Flow-Based Holdout Method (Recommended)
Correlate the peak stage date and time from the unregulated HEC-RAS simulation to the holdouts from the HEC-ResSim simulation for the respective damage reach gage locations. Then use the time slice (time of peak flow) of holdouts per damage reach to determine the proportion of the reservoir FDR for each damage reach. The figure below is an example plot showing peak stages plotted with holdouts from several upstream reservoirs.
Use the following equation to compute percentage contributions for each reservoir.
Equation 4:
| h_{A} = \frac{H_{A}}{\Sigma H} |
Where:
| h_{A}=\textsf{holdout for reservoir A as a percentage of the total holdouts of all reservoirs} |
| H_{A}=\textsf{holdout for reservoir A as a flow (cfs)} |
| \Sigma H=\textsf{summation of all reservoir holdouts for the damage reach area} |
Set negative holdouts to zero. Reservoirs that were evacuating storage do not receive FDR credit.
Alternative Method: Manual Allocation (Legacy Method)

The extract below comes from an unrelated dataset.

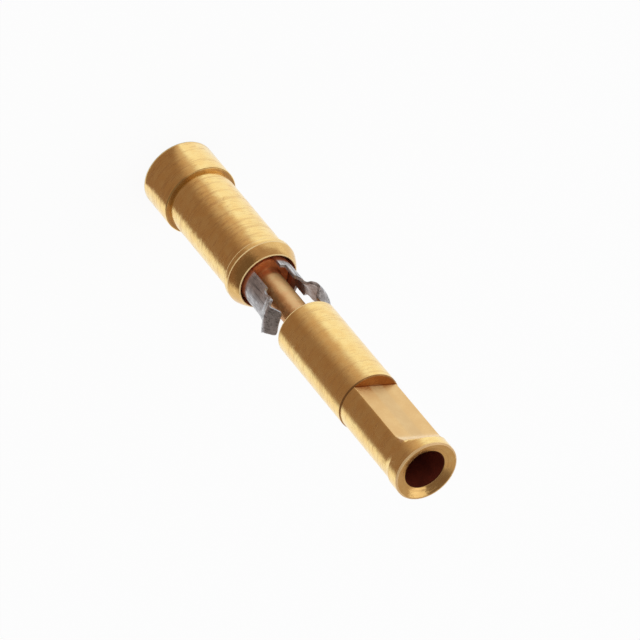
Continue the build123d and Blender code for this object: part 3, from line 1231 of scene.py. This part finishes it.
@dataclass
class RetentionClip:
    """The folded clip: an open sleeve and two tines with waists, ears, knees and tabs."""

    bottom: float = from_node(Part.CLIP, 0)
    sheet: float = 0.12
    inner_radius: float = 0.97
    sleeve_length: float = 2.60
    opening_angle: float = 57.6
    opening_direction: float = -59.2
    tine_directions: Pair = (4.0, 221.0)
    band_length: float = 0.70
    band_taper: float = 0.06
    waist_length: float = 0.23
    blade_rise: float = 0.43
    ear_rise: float = 0.19
    ear_length: float = 0.15
    ear_drop: float = 0.06
    tab_height: float = 0.39
    band_half: float = 0.59
    waist_half: float = 0.485
    blade_half: float = 0.60
    ear_half: float = 0.735
    knee_half: float = 0.58
    tab_half: float = 0.52
    tab_round: float = 0.15
    tab_end_half: float = 0.30
    ear_round: float = 0.12
    waist_round: float = 0.10
    flare_reach: float = 0.38
    flare_start: float = 0.26
    flare_bend: float = 0.62
    knee_round: float = 0.10
    blade_set_back: float = 1.30
    edge_round: float = 0.012
    edge_steps: int = 2
    edge_angle: float = 50.0
    row_step: float = 0.02
    sleeve_rows: int = 26
    sleeve_angle: float = 3.0
    column_count: int = 24
    weld: float = 0.0005

    def __post_init__(self) -> None:
        """Work out the heights of the tine's parts, its side line and its outline."""
        self.sleeve_top = self.bottom + self.sleeve_length
        self.band_top = self.sleeve_top + self.band_length
        waist_bottom = self.band_top + self.band_taper
        self.waist_top = waist_bottom + self.waist_length
        blade = self.waist_top + self.blade_rise
        ear_bottom = blade + self.ear_rise
        ear_top = ear_bottom + self.ear_length
        knee = ear_top + self.ear_drop
        tab_top = knee + self.tab_height
        side_line = [
            Corner(self.inner_radius, self.sleeve_top),
            Corner(self.inner_radius, self.waist_top + self.flare_start, self.flare_bend),
            Corner(self.inner_radius + self.flare_reach, knee, self.knee_round),
            Corner(self.inner_radius, tab_top),
        ]
        outline = [
            Corner(self.band_half, self.sleeve_top),
            Corner(self.band_half, self.band_top),
            Corner(self.waist_half, waist_bottom),
            Corner(self.waist_half, self.waist_top, self.waist_round),
            Corner(self.blade_half, blade),
            Corner(self.ear_half, ear_bottom, self.ear_round),
            Corner(self.ear_half, ear_top, self.ear_round),
            Corner(self.knee_half, knee),
            Corner(self.tab_half, tab_top, self.tab_round),
            Corner(self.tab_end_half, tab_top),
        ]
        self.side_line = rounded(side_line, self.row_step)
        self.outline = rounded(outline, self.row_step)

    def half_width(self, height: float) -> float:
        """Half of the tine's width at a height."""
        for (low_half, low), (high_half, high) in zip(self.outline, self.outline[1:]):
            if height <= high:
                break
        share = min(max((height - low) / max(high - low, ALMOST_ZERO), 0.0), 1.0)
        return low_half + (high_half - low_half) * share

    def set_back(self, height: float) -> float:
        """How far behind the contact's axis the sheet's curve has its centre at a height."""
        start = self.band_top
        end = self.waist_top + self.flare_start / 2
        share = min(max((height - start) / (end - start), 0.0), 1.0)
        return self.blade_set_back * share * share * (3 - 2 * share)

    def laterals(self, half: float) -> list[float]:
        """Places of the columns across a tine of this half width."""
        return [half * (2 * column / self.column_count - 1) for column in range(self.column_count + 1)]

    def tine(self, shape: bmesh.types.BMesh, direction: float) -> None:
        """Add one tine's inner sheet.

        Args:
            shape: The clip's mesh.
            direction: The way the tine faces, in degrees.
        """
        turn = Matrix.Rotation(math.radians(direction), 3, "Z")
        rows = []
        for radius, height in self.side_line:
            back = self.set_back(height)
            row = []
            for lateral in self.laterals(self.half_width(height)):
                outward = math.sqrt((radius + back) ** 2 - lateral ** 2) - back
                row.append(shape.verts.new(turn @ Vector((outward, lateral, height)) * MM))
            rows.append(row)
        self.skin(shape, rows)

    @staticmethod
    def skin(shape: bmesh.types.BMesh, rows: list[list[bmesh.types.BMVert]]) -> None:
        """Fill the faces between rows of vertices."""
        for low, high in zip(rows, rows[1:]):
            for left in range(len(low) - 1):
                shape.faces.new((low[left], low[left + 1], high[left + 1], high[left]))

    def sleeve_turns(self) -> list[float]:
        """Directions of the sleeve's columns, which match the tines' own columns."""
        half_opening = self.opening_angle / 2
        sines = [lateral / self.inner_radius for lateral in self.laterals(self.band_half)]
        spread = [math.degrees(math.asin(sine)) for sine in sines]
        near, far = [[direction + turn for turn in spread] for direction in self.tine_directions]
        first = min(self.opening_direction + half_opening, near[0])
        last = self.opening_direction + FULL_TURN - half_opening
        turns = {first, last, *near, *far}
        for start, end in ((first, near[0]), (near[-1], far[0]), (far[-1], last)):
            count = max(round((end - start) / self.sleeve_angle), 1)
            turns.update(start + (end - start) * step / count for step in range(1, count))
        return sorted(turns)

    def sleeve(self, shape: bmesh.types.BMesh) -> None:
        """Add the sleeve's inner sheet."""
        rows = []
        for step in range(self.sleeve_rows + 1):
            height = self.bottom + self.sleeve_length * step / self.sleeve_rows
            row = []
            for turn in map(math.radians, self.sleeve_turns()):
                spot = Vector((math.cos(turn), math.sin(turn), 0.0)) * self.inner_radius
                spot.z = height
                row.append(shape.verts.new(spot * MM))
            rows.append(row)
        self.skin(shape, rows)

    def build(self, steel: Material) -> None:
        """Fold, thicken and dress the clip."""
        shape = bmesh.new()
        self.sleeve(shape)
        for direction in self.tine_directions:
            self.tine(shape, direction)
        bmesh.ops.remove_doubles(shape, verts=shape.verts, dist=self.weld * MM)
        bmesh.ops.recalc_face_normals(shape, faces=shape.faces)
        mesh = bpy.data.meshes.new("folded_clip")
        shape.to_mesh(mesh)
        shape.free()
        clip = link("folded_clip", mesh)
        wall = clip.modifiers.new("sheet", "SOLIDIFY")
        wall.thickness = self.sheet * MM
        wall.offset = 1.0
        wall.use_even_offset = True
        edges = clip.modifiers.new("edges", "BEVEL")
        edges.width = self.edge_round * MM
        edges.segments = self.edge_steps
        edges.limit_method = "ANGLE"
        edges.angle_limit = math.radians(self.edge_angle)
        apply_modifiers(clip)
        clip.data.materials.append(steel)
        finish_mesh(clip, SHEET_CREASE)
        enrol(clip, Slot.SPRING_STEEL, Part.CLIP)


@dataclass
class Studio:
    """A pale floor, soft light, a dark card for the metal to reflect, and the camera."""

    floor_half: float = 400.0
    floor_colour: Colour = (0.90, 0.90, 0.90)
    floor_glow: float = 0.92
    white: Colour = (1.0, 1.0, 1.0)
    world_strength: float = 0.76
    lamp_size: float = 0.22
    lamp_energy: float = 0.08
    lamp_place: tuple[float, float, float] = (-0.205, -0.085, 0.29)
    aim: tuple[float, float, float] = (-0.3914, -0.4229, 10.8323)
    camera_distance: float = 206.394
    heading: float = 137.216
    down_angle: float = 42.216
    roll: float = 140.062
    lens: float = 303.3124
    sensor: float = 36.0
    clip_range: Pair = (0.001, 10.0)
    dark_tone: Colour = (0.275, 0.172, 0.124)
    half_tone: Colour = (0.60, 0.46, 0.38)
    white_tone: Colour = (0.98, 0.98, 0.98)
    half_start: Pair = (-110.0, -74.0)
    dark_start: Pair = (-80.0, -20.0)
    dark_end: Pair = (40.0, 66.0)
    white_side: Pair = (0.52, -1.30)
    bright_side: Pair = (1.39, 0.17)
    card_height: float = 0.02
    card_near: float = 1.6
    card_far: float = 390.0
    card_margin: float = 10.0
    card_steps: int = 48
    sky_half: Colour = (0.45, 0.34, 0.28)
    sky_dark: Colour = (0.17, 0.12, 0.09)
    overhead: Colour = (0.17, 0.11, 0.085)
    overhead_start: Pair = (0.80, 0.97)
    sky_dark_start: Pair = (-75.0, -45.0)
    sky_dark_end: Pair = (45.0, 75.0)

    @staticmethod
    def heading_angle(sheet: NodeSheet, vector: Socket) -> Socket:
        """Direction of a place or a ray round the contact, in degrees from +X."""
        spot = sheet.split(vector)
        return sheet.times(sheet.math("ARCTAN2", spot[1], spot[0]), math.degrees(1.0))

    def seen_from(self, sheet: NodeSheet, place: Socket, corner: Pair) -> Socket:
        """Direction of a place on the floor from a point of the contact's side."""
        start = (corner[0] * MM, corner[1] * MM, 0.0)
        return self.heading_angle(sheet, sheet.vector("SUBTRACT", place, start))

    def world(self) -> None:
        """Make the white surroundings, with a warm half-tone ceiling that only gloss shows."""
        world = bpy.data.worlds.new("white_room")
        world.use_nodes = True
        world.node_tree.nodes.clear()
        sheet = NodeSheet(world.node_tree)
        ray = sheet.add("ShaderNodeTexCoord").outputs["Generated"]
        angle = self.heading_angle(sheet, ray)
        start = sheet.fade(angle, *self.sky_dark_start)
        dark = sheet.times(start, sheet.fade(angle, *self.sky_dark_end, 1.0, 0.0))
        ceiling = sheet.tint(dark, self.sky_half, self.sky_dark)
        steep = sheet.fade(sheet.split(ray)[2], *self.overhead_start)
        ceiling = sheet.tint(steep, ceiling, self.overhead)
        path = sheet.add("ShaderNodeLightPath").outputs
        plain = tuple(self.world_strength * tone for tone in self.white)
        colour = sheet.tint(path["Is Glossy Ray"], plain, ceiling)
        colour = sheet.tint(path["Is Camera Ray"], colour, self.white)
        glow = sheet.get("ShaderNodeBackground", {"Color": colour, "Strength": 1.0})
        sheet.show(glow, "ShaderNodeOutputWorld")
        bpy.context.scene.world = world

    def floor_material(self) -> Material:
        """Pale floor that shows white to the camera and in reflections, and keeps shadows."""
        material, sheet = blank_material("pale_floor")
        matt = sheet.get("ShaderNodeBsdfDiffuse", {"Color": opaque(self.floor_colour)})
        white = sheet.get("ShaderNodeEmission", {"Color": opaque(self.white), "Strength": 1.0})
        path = sheet.add("ShaderNodeLightPath").outputs
        seen = sheet.math("MAXIMUM", path["Is Camera Ray"], path["Is Glossy Ray"])
        seen = sheet.math("MAXIMUM", seen, path["Is Transmission Ray"])
        share = sheet.times(seen, self.floor_glow)
        sheet.show(sheet.get("ShaderNodeMixShader", {0: share, 1: matt, 2: white}))
        return material

    def card_material(self) -> Material:
        """Warm dark card beside a half-tone one, both with soft edges."""
        material, sheet = blank_material("dark_card")
        place = sheet.add("ShaderNodeTexCoord").outputs["Object"]
        left = self.seen_from(sheet, place, self.white_side)
        right = self.seen_from(sheet, place, self.bright_side)
        tone = sheet.tint(sheet.fade(left, *self.half_start), self.white_tone, self.half_tone)
        tone = sheet.tint(sheet.fade(left, *self.dark_start), tone, self.dark_tone)
        tone = sheet.tint(sheet.fade(right, *self.dark_end), tone, self.white_tone)
        sheet.show(sheet.get("ShaderNodeEmission", {"Color": tone, "Strength": 1.0}))
        return material

    def stand_in(self, name: str, corners: list[tuple[float, float, float]],
                 material: Material) -> Piece:
        """Make one flat piece of the set.

        Args:
            name: The piece's name.
            corners: Its outline in millimetres.
            material: Its material.

        Returns:
            The object, marked as stage.
        """
        mesh = bpy.data.meshes.new(name)
        mesh.from_pydata([Vector(corner) * MM for corner in corners], [], [list(range(len(corners)))])
        mesh.materials.append(material)
        piece = link(name, mesh)
        piece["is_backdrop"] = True
        return piece

    def floor(self) -> None:
        """Lay the floor."""
        half = self.floor_half
        corners = [(-half, -half, 0.0), (half, -half, 0.0), (half, half, 0.0), (-half, half, 0.0)]
        self.stand_in("floor", corners, self.floor_material())

    def card(self) -> None:
        """Lay the dark card beside the contact; only the metal's reflections show it."""
        first = self.half_start[0] - self.card_margin
        width = self.dark_end[1] + self.card_margin - first
        turns = [math.radians(first + width * step / self.card_steps) for step in range(self.card_steps + 1)]
        ring = [
            (reach * math.cos(turn), reach * math.sin(turn), self.card_height)
            for reach, arc in ((self.card_near, turns), (self.card_far, reversed(turns)))
            for turn in arc
        ]
        card = self.stand_in("dark_card", ring, self.card_material())
        card.visible_camera = False
        card.visible_diffuse = False
        card.visible_shadow = False

    def lamp(self) -> None:
        """Hang one large soft lamp."""
        data = bpy.data.lights.new("soft_lamp", "AREA")
        data.size = self.lamp_size
        data.energy = self.lamp_energy
        lamp = link("soft_lamp", data)
        lamp.location = self.lamp_place
        lamp.rotation_euler = Vector(self.lamp_place).to_track_quat("Z", "Y").to_euler()

    def camera(self) -> None:
        """Set the camera at the photograph's viewing angle."""
        heading, down, roll = map(math.radians, (self.heading, self.down_angle, self.roll))
        level = Vector((math.cos(heading), math.sin(heading), 0.0)) * math.cos(down)
        forward = level - Vector((0.0, 0.0, math.sin(down)))
        level_right = Vector((math.sin(heading), -math.cos(heading), 0.0))
        right = level_right * math.cos(roll) + level_right.cross(forward) * math.sin(roll)
        turn = Matrix((right, right.cross(forward), -forward)).transposed().to_4x4()
        data = bpy.data.cameras.new("photo_view")
        data.lens = self.lens
        data.sensor_width = self.sensor
        data.sensor_fit = "HORIZONTAL"
        data.clip_start, data.clip_end = self.clip_range
        camera = link("photo_view", data)
        spot = (Vector(self.aim) - forward * self.camera_distance) * MM
        camera.matrix_world = Matrix.Translation(spot) @ turn
        bpy.context.scene.camera = camera

    def build(self) -> None:
        """Set up everything round the contact."""
        self.world()
        self.floor()
        self.card()
        self.lamp()
        self.camera()
        bpy.context.scene.view_settings.view_transform = "Standard"


def write_sizes() -> None:
    """Work out the CAD box and the visual model's box as plain lists."""
    boxes = {"cad": CAD_BOX, "visual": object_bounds()}
    plain = {name: [list(corner) for corner in box] for name, box in boxes.items()}


def main() -> None:
    """Build the contact's pieces in order, and the studio round them."""
    logging.basicConfig(level=logging.INFO, format="%(name)s: %(message)s")
    effects = SurfaceEffects()
    body = ContactBody()
    hood = HoodSleeve()
    body_gold = TurnedGold(effects, "body_gold_plate", body.zones()).build()
    hood_gold = TurnedGold(effects, "hood_gold_plate", hood.zones(), worn_share=0.62, jitter=0.19).build()
    steel = BrushedSteel(effects).build()
    lathe = LatheTree()
    body.build(lathe, body_gold)
    SpringFingers().build(body_gold)
    hood.build(lathe, hood_gold)
    RetentionClip().build(steel)
    Studio().build()
    write_sizes()


if __name__ == "__main__":
    main()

If your district has predefined splits for reservoirs, those percentages can be applied instead. However, using real-time holdout data from HEC-ResSim is the preferred engineering method. If you're still relying on legacy methods, it's strongly recommended to transition to the holdout-based approach.